After going in to detail about what exactly an inner city is, Professor Porter began to apply his cluster-based theory to inner city economies. Familiar to ICIC, but perhaps not to the general audience, he explains that a cluster is a critical mass of related firms in an industry (think, food cluster – which is the topic of a panel later today).

Why do clusters matter?

Clusters increase growth and productivity. Increased suppliers make it easier to start new companies, and new products are brought to markets faster because in a cluster-based economy, products are easier to commercialize.

Perhaps one of the most important comments of the keynote speech comes when Porter points out:

Cluster policy is not about picking winners. All clusters are good. Any cluster you have, you should latch on to and try to grow.  He says clusters is about building on what you have, not trying generate entire new clusters in your city from scratch.

Note to policymakers: this means that in most cities, you won’t be the “solar capital” of the United States—so stop trying, and focus instead on building upon your current strengths and assets.

So, how can policymakers grow their existing clusters? First, Porter explains that job training programs must not be designed for the training of workers at one company. Instead, job training should be focused on training workers in all levels of positions throughout the entire cluster.

Clusters in Inner Cities 

Porter begins by describing the distinction among two types of clusters: (1) Traded and (2) Local.

  • Traded clusters are goods and services traded across cities, across the nation, and even across the world. Example: biotech. Among the traded clusters in inner cities are hospitality and tourism, transportation and logistics, processed food, and knowledge creation and education.
  • Local clusters almost exclusively serve the local market. Examples include retail and health services.

Although traded clusters have higher patent rates, greater innovation and higher wages for employees, local clusters account for 70% of all inner city jobs. Over the last decade, most inner city jobs have been created in local clusters, which Porter calls a “frightening” finding.

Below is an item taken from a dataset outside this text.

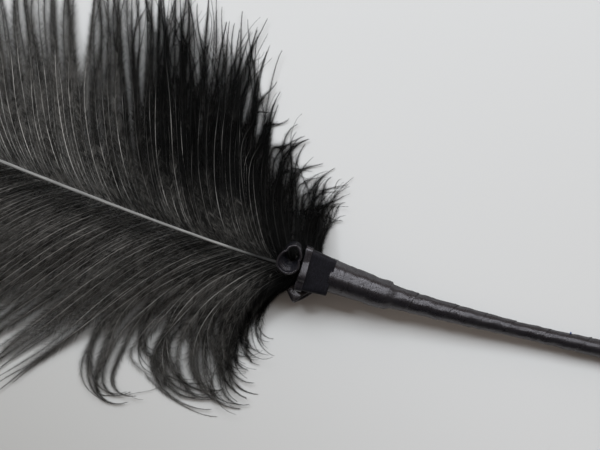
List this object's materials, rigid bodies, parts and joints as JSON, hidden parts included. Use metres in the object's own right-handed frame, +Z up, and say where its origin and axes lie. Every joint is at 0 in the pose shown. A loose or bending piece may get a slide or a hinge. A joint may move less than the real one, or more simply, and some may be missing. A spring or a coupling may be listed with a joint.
{
  "type": "ostrich feather",
  "caption": "Dyed black ostrich plume lying flat, with a pale central shaft, a satin-wrapped quill handle and a small folded ribbon bow.",
  "frame": {"origin": "centre of the bounding box at its base, on the surface that the plume lies on", "axes": "+X along the shaft towards the wrapped handle, -X towards the plume's tip, +Z up out of the surface"},
  "size_m": [0.6124, 0.2145, 0.0284],
  "materials": {
    "feather": "dyed black barbs, soft sheen",
    "rachis": "pale grey horn, satin",
    "ribbon": "black satin ribbon",
    "lint": "blue lint"
  },
  "bodies": {
    "root": {"feather": "feather", "ribbon_wrap": "ribbon", "bow_band": "ribbon", "bow_ribbon": "ribbon"}
  },
  "joints": []
}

If we want grow the economies in our inner cities, we should be aligning workers with positions in traded clusters.


Porter goes on to make a further distinction in local inner city clusters: B2B (business to business) and B2C (business to companies) (I promise, these nuances will become important soon…)

Some facts about B2B vs. B2C  local clusters:

  • Local clusters in inner cities have been doing very well in B2C; practitioners should be very proud of this resultbecause inner city job growth in these areas has been robust.
  • Inner cities have lost ground in B to B local clusters; this erodes the business environment for traded clusters (fewer local commercial services, logistic companies, etc.)

PRACTITIONERS, MOVING FORWARD:

Porter goes in to the details of B2B vs. B2C to explain that our economic development practitioners need to continue promoting growth in B2C, but we need a new focus on B2B in our inner cities.

By making the distinction between B2B, B2C and traded clusters, it allows cities to identify where they are strong and where there is room for improvement.